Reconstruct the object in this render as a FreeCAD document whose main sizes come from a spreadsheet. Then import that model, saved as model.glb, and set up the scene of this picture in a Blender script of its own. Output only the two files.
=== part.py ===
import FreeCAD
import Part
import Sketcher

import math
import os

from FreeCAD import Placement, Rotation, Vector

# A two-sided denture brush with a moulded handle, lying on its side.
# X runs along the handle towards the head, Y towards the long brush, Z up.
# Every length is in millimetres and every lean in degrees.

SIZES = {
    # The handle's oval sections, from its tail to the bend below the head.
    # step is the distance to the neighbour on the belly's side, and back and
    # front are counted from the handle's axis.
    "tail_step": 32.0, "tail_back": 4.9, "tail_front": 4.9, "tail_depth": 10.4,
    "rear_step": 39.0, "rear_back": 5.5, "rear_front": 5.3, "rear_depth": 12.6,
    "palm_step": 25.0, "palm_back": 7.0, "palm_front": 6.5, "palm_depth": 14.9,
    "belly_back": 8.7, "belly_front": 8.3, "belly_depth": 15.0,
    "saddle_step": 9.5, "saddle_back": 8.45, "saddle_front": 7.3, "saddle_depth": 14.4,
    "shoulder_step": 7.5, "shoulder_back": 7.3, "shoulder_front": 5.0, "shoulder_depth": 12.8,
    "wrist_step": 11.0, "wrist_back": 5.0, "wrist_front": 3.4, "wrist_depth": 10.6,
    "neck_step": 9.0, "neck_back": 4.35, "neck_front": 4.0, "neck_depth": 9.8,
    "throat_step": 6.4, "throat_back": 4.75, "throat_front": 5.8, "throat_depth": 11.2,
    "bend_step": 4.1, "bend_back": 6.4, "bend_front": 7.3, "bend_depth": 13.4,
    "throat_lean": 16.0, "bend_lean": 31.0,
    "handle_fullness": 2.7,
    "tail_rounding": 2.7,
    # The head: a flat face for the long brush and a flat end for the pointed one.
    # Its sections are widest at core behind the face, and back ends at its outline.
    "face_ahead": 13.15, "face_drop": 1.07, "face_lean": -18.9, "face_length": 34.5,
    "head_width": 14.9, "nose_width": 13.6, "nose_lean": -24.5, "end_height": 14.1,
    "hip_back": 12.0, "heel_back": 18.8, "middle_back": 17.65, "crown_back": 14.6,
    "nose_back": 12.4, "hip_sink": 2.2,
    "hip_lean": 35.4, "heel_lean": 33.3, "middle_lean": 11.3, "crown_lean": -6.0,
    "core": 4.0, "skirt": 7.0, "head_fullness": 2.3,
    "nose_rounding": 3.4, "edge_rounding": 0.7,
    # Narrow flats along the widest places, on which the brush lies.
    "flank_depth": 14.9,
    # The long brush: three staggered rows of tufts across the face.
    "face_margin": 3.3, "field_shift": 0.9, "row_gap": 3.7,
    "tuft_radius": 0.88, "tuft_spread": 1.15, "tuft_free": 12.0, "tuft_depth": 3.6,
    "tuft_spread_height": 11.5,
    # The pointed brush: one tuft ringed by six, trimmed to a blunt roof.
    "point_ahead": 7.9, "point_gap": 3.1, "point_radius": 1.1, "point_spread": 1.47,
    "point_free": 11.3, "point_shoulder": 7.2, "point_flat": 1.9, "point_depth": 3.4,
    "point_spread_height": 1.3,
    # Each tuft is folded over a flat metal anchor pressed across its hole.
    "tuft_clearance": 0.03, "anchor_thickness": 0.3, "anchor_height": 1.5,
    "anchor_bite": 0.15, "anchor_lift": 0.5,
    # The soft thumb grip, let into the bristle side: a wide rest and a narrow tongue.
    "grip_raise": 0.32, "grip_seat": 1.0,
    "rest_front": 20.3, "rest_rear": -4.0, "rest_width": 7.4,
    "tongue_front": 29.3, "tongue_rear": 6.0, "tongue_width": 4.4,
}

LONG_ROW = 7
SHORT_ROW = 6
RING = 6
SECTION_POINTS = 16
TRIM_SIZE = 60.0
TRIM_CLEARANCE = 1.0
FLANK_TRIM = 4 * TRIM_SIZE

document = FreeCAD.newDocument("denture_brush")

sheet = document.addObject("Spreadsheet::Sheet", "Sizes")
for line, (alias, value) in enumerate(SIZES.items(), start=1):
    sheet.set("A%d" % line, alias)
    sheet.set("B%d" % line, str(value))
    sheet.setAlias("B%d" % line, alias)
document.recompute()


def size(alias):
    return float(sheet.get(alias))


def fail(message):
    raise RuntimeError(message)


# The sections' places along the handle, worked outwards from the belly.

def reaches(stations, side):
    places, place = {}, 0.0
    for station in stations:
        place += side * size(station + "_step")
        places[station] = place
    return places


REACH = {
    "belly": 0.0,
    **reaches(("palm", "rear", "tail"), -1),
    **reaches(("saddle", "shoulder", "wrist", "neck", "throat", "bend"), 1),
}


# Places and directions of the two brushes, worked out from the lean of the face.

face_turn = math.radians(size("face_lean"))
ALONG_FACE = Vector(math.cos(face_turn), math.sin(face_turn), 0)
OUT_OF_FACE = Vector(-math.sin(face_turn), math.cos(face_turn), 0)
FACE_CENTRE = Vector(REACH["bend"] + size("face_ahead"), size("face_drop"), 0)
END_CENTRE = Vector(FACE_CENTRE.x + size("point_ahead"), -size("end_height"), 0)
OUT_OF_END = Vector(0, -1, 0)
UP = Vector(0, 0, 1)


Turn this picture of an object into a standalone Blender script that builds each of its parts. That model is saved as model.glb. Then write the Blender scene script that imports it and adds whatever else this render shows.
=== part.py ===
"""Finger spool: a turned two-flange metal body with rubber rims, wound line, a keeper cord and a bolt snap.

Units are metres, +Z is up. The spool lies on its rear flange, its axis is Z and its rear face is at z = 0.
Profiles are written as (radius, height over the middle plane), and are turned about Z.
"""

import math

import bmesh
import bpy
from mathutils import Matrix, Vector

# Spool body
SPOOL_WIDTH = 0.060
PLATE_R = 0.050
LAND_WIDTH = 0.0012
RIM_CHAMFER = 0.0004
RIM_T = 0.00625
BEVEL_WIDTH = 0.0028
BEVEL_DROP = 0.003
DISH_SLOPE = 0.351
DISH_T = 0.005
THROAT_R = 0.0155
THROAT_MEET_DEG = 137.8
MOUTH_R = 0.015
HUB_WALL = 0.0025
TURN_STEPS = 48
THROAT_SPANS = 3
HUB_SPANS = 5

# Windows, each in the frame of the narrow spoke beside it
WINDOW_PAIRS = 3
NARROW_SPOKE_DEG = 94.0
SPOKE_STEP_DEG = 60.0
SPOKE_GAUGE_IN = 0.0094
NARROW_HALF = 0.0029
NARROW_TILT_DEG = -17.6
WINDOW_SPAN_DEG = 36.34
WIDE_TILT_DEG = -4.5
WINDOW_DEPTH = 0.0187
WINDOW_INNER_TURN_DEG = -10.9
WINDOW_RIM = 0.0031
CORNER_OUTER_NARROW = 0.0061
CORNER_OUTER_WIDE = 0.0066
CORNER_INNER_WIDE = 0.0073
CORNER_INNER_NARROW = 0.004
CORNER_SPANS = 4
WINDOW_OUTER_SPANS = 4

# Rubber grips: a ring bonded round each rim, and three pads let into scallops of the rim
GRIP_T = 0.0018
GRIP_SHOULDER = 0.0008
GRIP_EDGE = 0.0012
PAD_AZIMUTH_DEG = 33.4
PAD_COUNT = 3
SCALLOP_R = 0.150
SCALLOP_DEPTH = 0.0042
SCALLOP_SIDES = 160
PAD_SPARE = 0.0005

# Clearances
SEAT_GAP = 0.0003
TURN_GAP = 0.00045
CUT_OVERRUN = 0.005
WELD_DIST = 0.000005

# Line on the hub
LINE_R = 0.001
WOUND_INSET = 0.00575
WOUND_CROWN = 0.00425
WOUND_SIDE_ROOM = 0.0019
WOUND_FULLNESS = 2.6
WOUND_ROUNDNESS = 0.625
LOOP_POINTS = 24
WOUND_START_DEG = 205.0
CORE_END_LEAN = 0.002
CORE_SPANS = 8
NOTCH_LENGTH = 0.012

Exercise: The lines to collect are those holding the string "this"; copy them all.

Correct result:
Reconstruct the object in this render as a FreeCAD document whose main sizes come from a spreadsheet. Then import that model, saved as model.glb, and set up the scene of this picture in a Blender script of its own. Output only the two files.
Turn this picture of an object into a standalone Blender script that builds each of its parts. That model is saved as model.glb. Then write the Blender scene script that imports it and adds whatever else this render shows.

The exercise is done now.